What you will do: Copy every line, exactly and only, from the line containing "case_body();" to the line containing "cad_parts[node].hide_render = cad_parts[node].hide_viewport", both lines included.

Data for processing:
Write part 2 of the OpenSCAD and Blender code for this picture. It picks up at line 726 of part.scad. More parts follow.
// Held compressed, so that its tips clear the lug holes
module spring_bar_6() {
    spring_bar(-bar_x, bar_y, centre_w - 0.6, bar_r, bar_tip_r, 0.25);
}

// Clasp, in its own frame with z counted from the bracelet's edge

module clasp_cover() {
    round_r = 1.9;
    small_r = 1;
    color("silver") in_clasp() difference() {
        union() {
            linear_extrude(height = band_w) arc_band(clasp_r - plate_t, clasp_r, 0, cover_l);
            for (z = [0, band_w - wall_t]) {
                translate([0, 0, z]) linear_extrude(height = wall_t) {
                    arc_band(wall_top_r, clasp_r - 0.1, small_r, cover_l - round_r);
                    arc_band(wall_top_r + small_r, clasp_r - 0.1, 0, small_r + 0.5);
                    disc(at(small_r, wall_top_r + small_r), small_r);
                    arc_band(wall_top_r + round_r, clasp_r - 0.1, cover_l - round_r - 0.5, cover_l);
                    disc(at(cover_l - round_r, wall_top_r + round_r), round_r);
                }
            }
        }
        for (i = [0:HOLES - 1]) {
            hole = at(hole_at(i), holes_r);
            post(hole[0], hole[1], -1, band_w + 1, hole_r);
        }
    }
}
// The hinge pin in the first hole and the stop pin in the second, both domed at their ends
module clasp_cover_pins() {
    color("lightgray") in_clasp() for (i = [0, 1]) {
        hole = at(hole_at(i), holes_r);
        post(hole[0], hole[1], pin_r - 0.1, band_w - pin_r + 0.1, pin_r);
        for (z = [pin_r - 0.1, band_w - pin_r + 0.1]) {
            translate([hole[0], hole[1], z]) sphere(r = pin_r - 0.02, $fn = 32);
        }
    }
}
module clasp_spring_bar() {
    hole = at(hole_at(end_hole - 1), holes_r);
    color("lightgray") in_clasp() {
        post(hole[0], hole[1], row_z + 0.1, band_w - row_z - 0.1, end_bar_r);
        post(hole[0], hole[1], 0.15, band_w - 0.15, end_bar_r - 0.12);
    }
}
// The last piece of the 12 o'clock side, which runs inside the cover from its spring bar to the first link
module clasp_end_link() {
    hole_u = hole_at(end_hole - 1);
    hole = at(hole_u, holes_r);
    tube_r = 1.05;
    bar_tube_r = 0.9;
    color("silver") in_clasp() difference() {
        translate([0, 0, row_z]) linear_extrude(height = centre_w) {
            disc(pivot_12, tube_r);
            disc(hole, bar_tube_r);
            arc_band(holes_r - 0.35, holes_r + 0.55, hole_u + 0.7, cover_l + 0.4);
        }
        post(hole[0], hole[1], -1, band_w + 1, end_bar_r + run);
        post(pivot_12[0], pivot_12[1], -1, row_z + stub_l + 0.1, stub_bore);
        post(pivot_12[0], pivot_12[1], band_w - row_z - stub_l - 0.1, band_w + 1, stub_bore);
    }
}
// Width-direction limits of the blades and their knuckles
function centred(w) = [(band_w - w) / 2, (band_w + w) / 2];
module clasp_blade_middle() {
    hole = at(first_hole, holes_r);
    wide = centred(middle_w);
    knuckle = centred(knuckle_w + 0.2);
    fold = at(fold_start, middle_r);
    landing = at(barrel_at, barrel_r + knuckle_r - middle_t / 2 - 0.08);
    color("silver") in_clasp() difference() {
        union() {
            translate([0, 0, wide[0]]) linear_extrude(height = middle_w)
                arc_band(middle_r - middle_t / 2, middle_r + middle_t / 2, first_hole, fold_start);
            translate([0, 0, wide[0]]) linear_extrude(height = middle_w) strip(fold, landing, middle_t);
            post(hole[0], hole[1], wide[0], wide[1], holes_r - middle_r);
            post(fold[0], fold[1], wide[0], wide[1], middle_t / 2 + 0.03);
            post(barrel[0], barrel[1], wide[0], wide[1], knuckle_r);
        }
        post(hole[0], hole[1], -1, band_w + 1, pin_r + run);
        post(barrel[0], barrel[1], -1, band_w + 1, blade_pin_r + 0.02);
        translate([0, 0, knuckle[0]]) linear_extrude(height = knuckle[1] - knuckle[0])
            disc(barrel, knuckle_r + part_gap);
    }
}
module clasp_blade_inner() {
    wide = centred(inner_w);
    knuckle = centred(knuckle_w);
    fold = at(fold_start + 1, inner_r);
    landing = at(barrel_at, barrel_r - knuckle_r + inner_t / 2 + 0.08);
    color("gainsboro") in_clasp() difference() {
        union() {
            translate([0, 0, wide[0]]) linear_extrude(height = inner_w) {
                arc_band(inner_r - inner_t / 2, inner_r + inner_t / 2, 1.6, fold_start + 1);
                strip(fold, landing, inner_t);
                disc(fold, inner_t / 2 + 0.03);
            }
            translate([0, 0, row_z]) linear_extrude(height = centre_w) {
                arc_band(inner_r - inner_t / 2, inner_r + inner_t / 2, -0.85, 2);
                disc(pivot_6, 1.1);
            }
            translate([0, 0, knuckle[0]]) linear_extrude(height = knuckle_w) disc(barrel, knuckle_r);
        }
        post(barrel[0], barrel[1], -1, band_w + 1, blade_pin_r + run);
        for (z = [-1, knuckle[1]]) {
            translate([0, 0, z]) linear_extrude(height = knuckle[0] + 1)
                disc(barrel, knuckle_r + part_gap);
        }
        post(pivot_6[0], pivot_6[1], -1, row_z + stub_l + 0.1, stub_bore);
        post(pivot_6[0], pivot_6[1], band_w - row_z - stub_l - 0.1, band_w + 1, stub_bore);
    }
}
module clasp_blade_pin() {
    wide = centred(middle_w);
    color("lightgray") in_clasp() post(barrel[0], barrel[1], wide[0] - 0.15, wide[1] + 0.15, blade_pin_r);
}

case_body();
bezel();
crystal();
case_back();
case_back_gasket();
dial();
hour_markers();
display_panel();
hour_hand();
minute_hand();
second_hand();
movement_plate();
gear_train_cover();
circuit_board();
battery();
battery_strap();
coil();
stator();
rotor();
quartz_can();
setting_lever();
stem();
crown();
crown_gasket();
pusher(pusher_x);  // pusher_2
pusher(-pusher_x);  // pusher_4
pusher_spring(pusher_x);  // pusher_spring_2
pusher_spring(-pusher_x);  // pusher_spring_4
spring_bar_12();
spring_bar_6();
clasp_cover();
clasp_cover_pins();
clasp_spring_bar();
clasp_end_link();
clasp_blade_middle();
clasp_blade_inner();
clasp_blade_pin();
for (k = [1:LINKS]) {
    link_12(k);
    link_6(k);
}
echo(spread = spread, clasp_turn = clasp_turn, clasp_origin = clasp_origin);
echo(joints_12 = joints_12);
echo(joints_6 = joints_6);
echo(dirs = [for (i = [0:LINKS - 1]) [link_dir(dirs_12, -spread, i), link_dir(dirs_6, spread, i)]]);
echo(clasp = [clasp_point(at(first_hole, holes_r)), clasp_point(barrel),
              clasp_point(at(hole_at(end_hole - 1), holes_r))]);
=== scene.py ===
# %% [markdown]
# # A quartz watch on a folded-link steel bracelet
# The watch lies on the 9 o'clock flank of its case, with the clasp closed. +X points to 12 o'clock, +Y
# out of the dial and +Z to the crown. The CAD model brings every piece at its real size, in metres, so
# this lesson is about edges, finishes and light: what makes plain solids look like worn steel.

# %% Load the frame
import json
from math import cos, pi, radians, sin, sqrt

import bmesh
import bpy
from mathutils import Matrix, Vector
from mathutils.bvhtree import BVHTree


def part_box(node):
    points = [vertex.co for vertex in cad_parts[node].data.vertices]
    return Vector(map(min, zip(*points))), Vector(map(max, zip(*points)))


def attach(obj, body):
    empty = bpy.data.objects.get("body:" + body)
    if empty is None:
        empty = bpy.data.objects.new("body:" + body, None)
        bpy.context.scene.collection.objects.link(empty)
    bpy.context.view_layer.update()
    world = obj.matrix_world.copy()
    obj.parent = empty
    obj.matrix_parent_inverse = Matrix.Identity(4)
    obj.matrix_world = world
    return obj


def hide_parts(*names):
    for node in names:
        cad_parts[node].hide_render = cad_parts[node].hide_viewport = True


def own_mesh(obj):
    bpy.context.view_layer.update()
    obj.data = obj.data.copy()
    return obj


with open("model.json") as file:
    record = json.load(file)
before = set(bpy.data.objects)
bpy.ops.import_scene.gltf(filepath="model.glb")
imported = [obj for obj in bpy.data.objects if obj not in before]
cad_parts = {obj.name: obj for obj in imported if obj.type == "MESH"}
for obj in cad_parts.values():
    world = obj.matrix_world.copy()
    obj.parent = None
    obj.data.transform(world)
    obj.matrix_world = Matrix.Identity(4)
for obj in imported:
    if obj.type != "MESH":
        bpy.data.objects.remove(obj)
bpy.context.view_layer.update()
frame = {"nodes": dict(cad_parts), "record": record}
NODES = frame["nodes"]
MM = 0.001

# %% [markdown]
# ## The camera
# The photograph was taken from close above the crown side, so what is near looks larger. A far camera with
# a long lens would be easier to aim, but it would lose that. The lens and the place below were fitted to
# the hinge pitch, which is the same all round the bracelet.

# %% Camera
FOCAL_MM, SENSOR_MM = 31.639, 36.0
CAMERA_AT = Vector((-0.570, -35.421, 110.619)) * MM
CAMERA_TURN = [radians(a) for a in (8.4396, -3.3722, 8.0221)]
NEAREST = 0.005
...
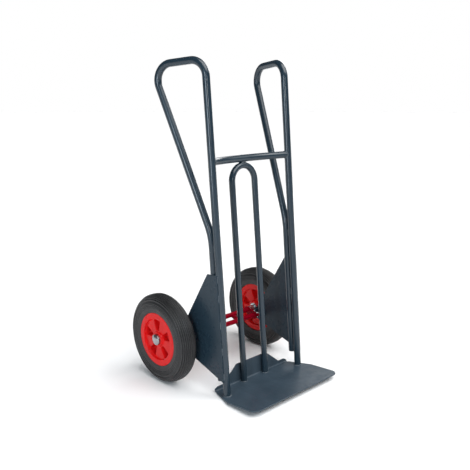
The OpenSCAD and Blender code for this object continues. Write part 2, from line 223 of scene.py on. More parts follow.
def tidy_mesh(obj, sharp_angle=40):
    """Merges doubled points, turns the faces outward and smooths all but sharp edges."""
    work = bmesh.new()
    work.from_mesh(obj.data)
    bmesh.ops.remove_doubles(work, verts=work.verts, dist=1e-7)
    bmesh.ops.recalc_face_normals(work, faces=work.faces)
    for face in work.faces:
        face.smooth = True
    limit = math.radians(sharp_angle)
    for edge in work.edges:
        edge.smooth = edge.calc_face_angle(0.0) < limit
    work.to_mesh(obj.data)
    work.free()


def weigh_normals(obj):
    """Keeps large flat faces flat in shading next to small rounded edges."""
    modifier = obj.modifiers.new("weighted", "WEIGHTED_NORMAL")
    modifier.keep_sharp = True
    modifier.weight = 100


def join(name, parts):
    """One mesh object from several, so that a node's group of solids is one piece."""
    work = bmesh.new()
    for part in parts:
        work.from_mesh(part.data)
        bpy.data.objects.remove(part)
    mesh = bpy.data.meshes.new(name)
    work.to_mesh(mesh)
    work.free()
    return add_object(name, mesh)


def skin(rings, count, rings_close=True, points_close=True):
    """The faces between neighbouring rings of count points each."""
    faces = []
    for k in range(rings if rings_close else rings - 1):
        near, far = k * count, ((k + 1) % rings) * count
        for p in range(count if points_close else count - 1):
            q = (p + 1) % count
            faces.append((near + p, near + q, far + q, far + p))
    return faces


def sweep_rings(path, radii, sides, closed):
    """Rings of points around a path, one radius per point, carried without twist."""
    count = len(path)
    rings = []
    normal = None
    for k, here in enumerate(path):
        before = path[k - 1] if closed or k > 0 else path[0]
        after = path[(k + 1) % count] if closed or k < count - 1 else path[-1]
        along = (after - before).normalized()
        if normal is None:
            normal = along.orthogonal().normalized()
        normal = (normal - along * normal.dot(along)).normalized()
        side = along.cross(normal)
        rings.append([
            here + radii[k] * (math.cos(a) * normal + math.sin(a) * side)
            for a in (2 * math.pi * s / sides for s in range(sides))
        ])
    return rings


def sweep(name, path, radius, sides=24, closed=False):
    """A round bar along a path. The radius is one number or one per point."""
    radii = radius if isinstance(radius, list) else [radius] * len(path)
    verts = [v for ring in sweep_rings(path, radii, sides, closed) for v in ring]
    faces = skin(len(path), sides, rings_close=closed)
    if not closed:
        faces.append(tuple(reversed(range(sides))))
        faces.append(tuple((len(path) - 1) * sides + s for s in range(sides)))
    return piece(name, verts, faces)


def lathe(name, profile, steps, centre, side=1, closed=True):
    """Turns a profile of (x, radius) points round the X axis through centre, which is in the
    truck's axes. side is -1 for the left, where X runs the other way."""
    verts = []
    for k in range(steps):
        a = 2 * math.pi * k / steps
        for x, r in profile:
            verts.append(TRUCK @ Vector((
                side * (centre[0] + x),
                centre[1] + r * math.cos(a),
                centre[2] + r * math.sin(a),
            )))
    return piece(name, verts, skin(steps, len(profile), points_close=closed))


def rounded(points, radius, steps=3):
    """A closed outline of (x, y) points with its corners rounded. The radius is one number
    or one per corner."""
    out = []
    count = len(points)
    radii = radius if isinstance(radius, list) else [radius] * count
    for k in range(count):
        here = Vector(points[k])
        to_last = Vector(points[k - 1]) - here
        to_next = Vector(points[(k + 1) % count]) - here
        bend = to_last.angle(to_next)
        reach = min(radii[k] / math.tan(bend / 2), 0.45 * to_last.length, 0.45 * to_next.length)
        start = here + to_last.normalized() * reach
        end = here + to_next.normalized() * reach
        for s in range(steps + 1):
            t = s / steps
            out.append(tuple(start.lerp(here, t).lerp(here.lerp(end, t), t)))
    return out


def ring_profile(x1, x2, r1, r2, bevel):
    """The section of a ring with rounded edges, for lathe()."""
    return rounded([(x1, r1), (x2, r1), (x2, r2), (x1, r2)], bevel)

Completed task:
case_body();
bezel();
crystal();
case_back();
case_back_gasket();
dial();
hour_markers();
display_panel();
hour_hand();
minute_hand();
second_hand();
movement_plate();
gear_train_cover();
circuit_board();
battery();
battery_strap();
coil();
stator();
rotor();
quartz_can();
setting_lever();
stem();
crown();
crown_gasket();
pusher(pusher_x);  // pusher_2
pusher(-pusher_x);  // pusher_4
pusher_spring(pusher_x);  // pusher_spring_2
pusher_spring(-pusher_x);  // pusher_spring_4
spring_bar_12();
spring_bar_6();
clasp_cover();
clasp_cover_pins();
clasp_spring_bar();
clasp_end_link();
clasp_blade_middle();
clasp_blade_inner();
clasp_blade_pin();
for (k = [1:LINKS]) {
    link_12(k);
    link_6(k);
}
echo(spread = spread, clasp_turn = clasp_turn, clasp_origin = clasp_origin);
echo(joints_12 = joints_12);
echo(joints_6 = joints_6);
echo(dirs = [for (i = [0:LINKS - 1]) [link_dir(dirs_12, -spread, i), link_dir(dirs_6, spread, i)]]);
echo(clasp = [clasp_point(at(first_hole, holes_r)), clasp_point(barrel),
              clasp_point(at(hole_at(end_hole - 1), holes_r))]);
=== scene.py ===
# %% [markdown]
# # A quartz watch on a folded-link steel bracelet
# The watch lies on the 9 o'clock flank of its case, with the clasp closed. +X points to 12 o'clock, +Y
# out of the dial and +Z to the crown. The CAD model brings every piece at its real size, in metres, so
# this lesson is about edges, finishes and light: what makes plain solids look like worn steel.

# %% Load the frame
import json
from math import cos, pi, radians, sin, sqrt

import bmesh
import bpy
from mathutils import Matrix, Vector
from mathutils.bvhtree import BVHTree


def part_box(node):
    points = [vertex.co for vertex in cad_parts[node].data.vertices]
    return Vector(map(min, zip(*points))), Vector(map(max, zip(*points)))


def attach(obj, body):
    empty = bpy.data.objects.get("body:" + body)
    if empty is None:
        empty = bpy.data.objects.new("body:" + body, None)
        bpy.context.scene.collection.objects.link(empty)
    bpy.context.view_layer.update()
    world = obj.matrix_world.copy()
    obj.parent = empty
    obj.matrix_parent_inverse = Matrix.Identity(4)
    obj.matrix_world = world
    return obj


def hide_parts(*names):
    for node in names:
        cad_parts[node].hide_render = cad_parts[node].hide_viewport = True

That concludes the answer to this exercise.